Material provided
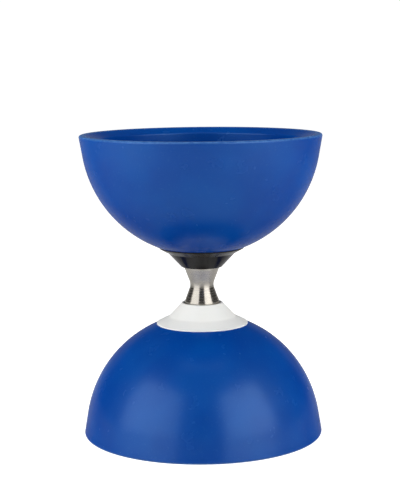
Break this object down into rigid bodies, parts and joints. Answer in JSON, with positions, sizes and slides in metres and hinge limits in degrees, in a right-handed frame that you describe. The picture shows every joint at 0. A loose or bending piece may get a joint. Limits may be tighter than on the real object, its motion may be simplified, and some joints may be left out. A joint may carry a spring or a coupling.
{
  "type": "diabolo",
  "caption": "Diabolo (Chinese yo-yo): blue rubber hemispherical cups back to back on a one-way bearing axle with a waisted steel string sleeve between conical hubs.",
  "frame": {"origin": "centre of the axle's waist, midway between the cups", "axes": "+Z along the axle towards the cup on the black hub; +X and +Y are across the axle and equivalent"},
  "size_m": [0.115, 0.115, 0.1442],
  "materials": {
    "cup_rubber": "satin moulded rubber, blue",
    "black_plastic": "glossy moulded plastic, black",
    "white_plastic": "semi-gloss moulded plastic, white",
    "sleeve_steel": "turned and polished",
    "shaft_steel": "turned",
    "bearing_steel": "ground",
    "cage_polymer": "moulded",
    "zinc_steel": "bright zinc plated",
    "nylon": "moulded nylon"
  },
  "bodies": {
    "cups": {"upper_cup": "cup_rubber", "upper_hub": "black_plastic", "upper_bearing_inner_ring": "bearing_steel", "upper_spacer": "shaft_steel", "upper_clamp_plate": "zinc_steel", "upper_washer": "zinc_steel", "upper_lock_nut": "zinc_steel", "upper_nut_insert": "nylon", "lower_cup": "cup_rubber", "lower_hub": "white_plastic", "lower_bearing_inner_ring": "bearing_steel", "lower_spacer": "shaft_steel", "lower_clamp_plate": "zinc_steel", "lower_washer": "zinc_steel", "lower_lock_nut": "zinc_steel", "lower_nut_insert": "nylon", "axle_shaft": "shaft_steel"},
    "sleeve": {"axle_sleeve": "sleeve_steel", "clutch_shell": "bearing_steel", "clutch_cage": "cage_polymer", "clutch_rollers": "bearing_steel", "clutch_springs": "bearing_steel", "upper_bearing_outer_ring": "bearing_steel", "upper_bearing_shields": "bearing_steel", "lower_bearing_outer_ring": "bearing_steel", "lower_bearing_shields": "bearing_steel"},
    "upper_ball_set": {"upper_bearing_balls": "bearing_steel", "upper_bearing_cage": "cage_polymer"},
    "lower_ball_set": {"lower_bearing_balls": "bearing_steel", "lower_bearing_cage": "cage_polymer"}
  },
  "joints": [
    {"name": "sleeve_spin", "type": "hinge", "parent": "cups", "child": "sleeve", "pos_m": [0, 0, 0], "axis": [0, 0, 1], "continuous": true},
    {"name": "upper_ball_spin", "type": "hinge", "parent": "cups", "child": "upper_ball_set", "pos_m": [0, 0, 0.01252], "axis": [0, 0, 1], "continuous": true},
    {"name": "lower_ball_spin", "type": "hinge", "parent": "cups", "child": "lower_ball_set", "pos_m": [0, 0, -0.01252], "axis": [0, 0, 1], "continuous": true}
  ],
  "couplings": [
    {"joint": "upper_ball_spin", "follows": "sleeve_spin", "ratio": 0.625},
    {"joint": "lower_ball_spin", "follows": "sleeve_spin", "ratio": 0.625}
  ]
}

What to produce
Take every line from the data that contains the word "joints".

Reply to the task
Break this object down into rigid bodies, parts and joints. Answer in JSON, with positions, sizes and slides in metres and hinge limits in degrees, in a right-handed frame that you describe. The picture shows every joint at 0. A loose or bending piece may get a joint. Limits may be tighter than on the real object, its motion may be simplified, and some joints may be left out. A joint may carry a spring or a coupling.
  "joints": [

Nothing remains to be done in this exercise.